After arriving back in Hanoi at 4am from the Sapa night train, we headed straight for the Hanoi Holiday Diamond Hotel. Very cheap and cheerful - couldn't speak highly enough of the service throughout our stay and I wouldn't bother looking anywhere else. Hanoi was just supposed to be a jumping off point to Sapa and our Ha Long Bay cruise, but we ended up having a whole day and night there and I'm so glad that we did. My first impression of the apocalyptic Hanoi was a terrible one, but must have caught the city on a bad day. We arrived back to a clear sunny day and enjoyed exploring the city on foot, particularly walking through the narrow streets of the Old Quarter. In Hanoi it was interesting to see the posh department stores and Vietnamese women dressed up at lunch - to see signs of prosperity in juxtaposition to the poorer areas that we'd seen; it was a side of Vietnam we'd not yet encountered. One of our highlights was visiting the Women's Museum - some of the displays were quite touching and we left feeling humbled and with renewed perspectives. We took a 2-person cyclo (the cyclo seats in Hanoi are the only ones wide enough for two bottoms!) back to the hotel which was a bit of a wild ride through the crazy traffic and something you have to do.

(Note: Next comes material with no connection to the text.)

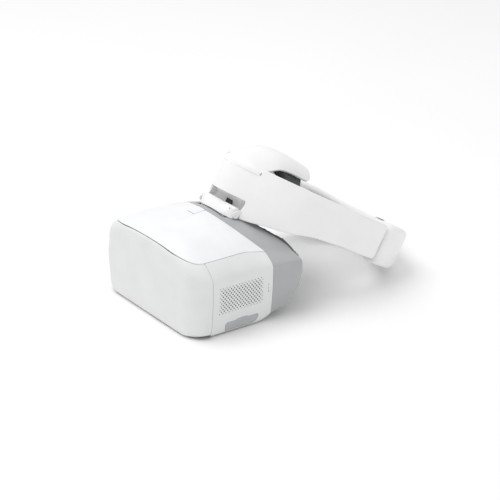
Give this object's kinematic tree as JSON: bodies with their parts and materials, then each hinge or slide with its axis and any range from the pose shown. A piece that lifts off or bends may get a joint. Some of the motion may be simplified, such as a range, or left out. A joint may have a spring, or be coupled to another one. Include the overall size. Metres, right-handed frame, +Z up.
{
  "type": "fpv goggles",
  "caption": "Video goggles for flying model aircraft, with adjustable eyepieces, a vented side and a port flap, on a lift-off tilting headband with a crown tongue and a sliding rear cradle.",
  "frame": {"origin": "middle of the overall box in plan, on the surface the object stands on", "axes": "+X is the wearer's left, +Y runs from the goggles' front to the rear cradle, +Z is up"},
  "size_m": [0.1978, 0.3425, 0.1658],
  "materials": {
    "white_shell": "satin off-white moulding",
    "cover_white": "satin cool white",
    "headband_white": "satin white",
    "liner_grey": "matte light grey",
    "housing_grey": "matte mid grey",
    "port_grey": "matte grey",
    "dark_plastic": "matte near-black",
    "mid_plastic": "matte dark grey",
    "button_grey": "matte light grey",
    "touch": "smooth white",
    "foam": "dark grey covered foam",
    "rubber": "matte black",
    "lens_glass": "clear",
    "beam_glass": "coated clear",
    "mirror": "polished",
    "screen": "black glass-like",
    "board": "green circuit board",
    "metal": "bare",
    "steel": "brushed",
    "cell": "blue film",
    "light_pipe": "milky clear",
    "grip_grey": "matte grey grip"
  },
  "bodies": {
    "goggles": {"front_shell": "white_shell", "top_cover": "cover_white", "left_side_panel": "white_shell", "right_side_panel": "white_shell", "touch_pad": "touch", "vent_grille": "white_shell", "port_block": "dark_plastic", "rear_housing": "housing_grey", "face_foam": "foam", "nose_flap": "rubber", "base_plate": "mid_plastic", "foot_1": "rubber", "foot_2": "rubber", "foot_3": "rubber", "foot_4": "rubber", "eyepiece_panel": "dark_plastic", "display_panel": "screen", "beam_splitter": "beam_glass", "mirror_plate": "mirror", "main_board": "board", "heat_sink": "metal", "proximity_window": "screen", "fan_housing": "dark_plastic", "left_speaker": "dark_plastic", "right_speaker": "dark_plastic", "headband_socket": "mid_plastic"},
    "hinge_mount": {"hinge_block": "headband_white", "hinge_pin": "steel"},
    "headband": {"headband_shell": "headband_white", "tilt_bracket": "mid_plastic", "forehead_pad": "foam", "crown_pad": "foam", "left_arm_liner": "liner_grey", "right_arm_liner": "liner_grey", "left_guide": "button_grey", "right_guide": "button_grey", "left_battery": "cell", "right_battery": "cell", "power_board": "board", "status_lights": "light_pipe", "charge_port": "dark_plastic"},
    "cradle": {"rear_cradle": "headband_white", "rear_pad": "foam"},
    "knob": {"adjust_knob": "grip_grey", "knob_pinion": "button_grey"},
    "left_eyepiece": {"left_lens_barrel": "dark_plastic", "left_lens": "lens_glass"},
    "right_eyepiece": {"right_lens_barrel": "dark_plastic", "right_lens": "lens_glass"},
    "ipd_adjuster": {"ipd_wheel": "mid_plastic"},
    "port_flap": {"port_cover": "port_grey"},
    "rotor": {"fan_rotor": "dark_plastic"},
    "release_key": {"release_button": "cover_white"},
    "back_key": {"back_button": "button_grey"},
    "function_key": {"function_button": "button_grey"},
    "power_key": {"power_button": "button_grey"}
  },
  "joints": [
    {"name": "mount_lift", "type": "slide", "parent": "goggles", "child": "hinge_mount", "axis": [0, 0, 1], "range_m": [0, 0.018]},
    {"name": "headband_tilt", "type": "hinge", "parent": "hinge_mount", "child": "headband", "pos_m": [0, -0.07171, 0.1078], "axis": [1, 0, 0], "range_deg": [-6, 35]},
    {"name": "cradle_slide", "type": "slide", "parent": "headband", "child": "cradle", "axis": [0, 0.8572, -0.515], "range_m": [0, 0.015]},
    {"name": "knob_turn", "type": "hinge", "parent": "cradle", "child": "knob", "pos_m": [0, 0.15839, 0.02087], "axis": [0, 0.8572, -0.515], "range_deg": [0, 120]},
    {"name": "ipd_turn", "type": "hinge", "parent": "goggles", "child": "ipd_adjuster", "pos_m": [0, -0.10076, 0.012], "axis": [0, 0, 1], "range_deg": [-21.5, 21.5]},
    {"name": "left_eyepiece_slide", "type": "slide", "parent": "goggles", "child": "left_eyepiece", "axis": [1, 0, 0], "range_m": [-0.003, 0.003]},
    {"name": "right_eyepiece_slide", "type": "slide", "parent": "goggles", "child": "right_eyepiece", "axis": [-1, 0, 0], "range_m": [-0.003, 0.003]},
    {"name": "port_flap_hinge", "type": "hinge", "parent": "goggles", "child": "port_flap", "pos_m": [0.09254, -0.10726, 0.00462], "axis": [0, 1, 0], "range_deg": [0, 85]},
    {"name": "rotor_spin", "type": "hinge", "parent": "goggles", "child": "rotor", "pos_m": [0.08, -0.11926, 0.043], "axis": [1, 0, 0], "continuous": true},
    {"name": "release_press", "type": "slide", "parent": "goggles", "child": "release_key", "axis": [0, 0, -1], "range_m": [0, 0.0015], "stiffness_N_per_m": 500, "springref_m": -0.0005},
    {"name": "back_press", "type": "slide", "parent": "goggles", "child": "back_key", "axis": [1, 0, 0], "range_m": [0, 0.001], "stiffness_N_per_m": 400, "springref_m": -0.0005},
    {"name": "function_press", "type": "slide", "parent": "goggles", "child": "function_key", "axis": [1, 0, 0], "range_m": [0, 0.001], "stiffness_N_per_m": 400, "springref_m": -0.0005},
    {"name": "power_press", "type": "slide", "parent": "headband", "child": "power_key", "axis": [0.9578, 0.2463, -0.148], "range_m": [0, 0.001], "stiffness_N_per_m": 400, "springref_m": -0.0005}
  ],
  "couplings": [
    {"joint": "knob_turn", "follows": "cradle_slide", "rad_per_m": 138.89},
    {"joint": "right_eyepiece_slide", "follows": "left_eyepiece_slide", "ratio": 1},
    {"joint": "ipd_turn", "follows": "left_eyepiece_slide", "rad_per_m": 125}
  ]
}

Loved it! At night we perched ourselves street-side for some 5 cent beers (you read correctly!) got a little tipsy and then took oursevles out for some delicious food and hopped through a couple of bars. Hanoi is definitely worth a visit, even if just for one day and night.

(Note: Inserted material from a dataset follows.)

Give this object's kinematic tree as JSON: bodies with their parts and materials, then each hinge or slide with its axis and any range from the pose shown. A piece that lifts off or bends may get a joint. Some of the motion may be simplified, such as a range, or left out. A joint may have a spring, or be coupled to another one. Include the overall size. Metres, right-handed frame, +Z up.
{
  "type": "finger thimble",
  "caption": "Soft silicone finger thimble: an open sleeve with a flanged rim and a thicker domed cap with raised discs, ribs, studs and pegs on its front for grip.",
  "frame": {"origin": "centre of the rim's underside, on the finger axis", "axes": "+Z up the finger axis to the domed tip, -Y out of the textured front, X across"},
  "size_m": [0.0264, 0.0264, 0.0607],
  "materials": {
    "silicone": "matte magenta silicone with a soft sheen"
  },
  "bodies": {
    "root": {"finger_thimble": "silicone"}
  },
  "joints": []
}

Our Ha Long Bay cruise was another trip highlight and a little bit of a splurge as well. There are many cruise companies, but we went with Indochina Junk as they are the only company permitted to sail beyond a certain point in the bay. To enquire about booking email minh@indochina-junk.com (currently you can't book via the website). We were pleasantly surprised by the boat, which was beautifully outfitted. Our tour guide, Hung, was fantastic, the food was excellent and the company was, too. Our cruise was a 2 night 3 day trip with 18 others (there are different options); it was nice to meet some other travelers - although it was an older crowd, it wasn't an issue. Highlights of the trip included visiting a floating village and school, kayaking to the beach where we were met with drinks on arrival, and a dinner in a cave

After Ha Long Bay we flew back down to HCMC, and from there took a hairy drive down to Cat Tien National Park, where Lindsay had booked a Gibbon (endangered monkey thing) trek. Sounded like an excellent idea but I wouldn't recommend you follow suit. The accommodation was archaic and in the absolute middle of nowhere. We went for a walk in the evening as we had nothing else to do (no TV in the room... not sure if there was even a light, just wasps and frogs and someone's old cake of soap) and it was a bit of a "I don't think we're in Kansas anymore" moment. Anyway, fast forward through the sleepless night til 4.30am when we had to get up and slather on the repellent and head out into the darkness to the trek. We got to the river bank and a man appeared out of the bushes, muttered something and gestured toward his little barge; we were't sure if he was a murderer but we hopped in anyway. He deposited us on the other side of the river. It was pitch black and there was no one around. We started to walk along this eerie path and then we kinda just spotted who we assumed to be our guide, because who else would be awake at this hour, peering through a creepy window from a creepy building? Fast forward and we found ourselves perching on a tree trunk in no man's land at 5am in the dark waiting to hear the song of the gibbons. Eventually, after a long time, he spotted some gibbons. We got to see them as well but they were so high up, sorry, they just looked like any ol monkey, and I was quite hangry by then. I was extraordinarily irritable from lack of sleep back at the house of horrors. After a few hours of pretending to be amused by the monkeys (actually I think I'd given up pretending) we headed back to the "accommodation" and I couldn't get out of there quick enough. But as a finale we had to endure three hours of the worst driving we'd ever encountered... I wanted to kiss the road when we finally arrived back at the hotel in HCMC. So yeah, I probably wouldn't recommend that one. BUT IT WAS ALL PART OF THE ADVENTURE!

We had a nice last night in HCMC involving a spa treatment for myself (highly recommend the spa in our hotel, Silverland Cental) and then some market shopping and our last supper. Plenty of authentic food to be found, but if you've had it up to here with 'pho' we found these A++ mazing Aussie burgers at Al Fresco's, oops. It was great to return to HCMC at the end of our trip before flying home - we felt a little like locals by the end.

So, that's it. Three weeks, seven destinations and one amazing holiday. Good luck - in a country like Vietnam, I know your own adventure will be just as memorable as ours.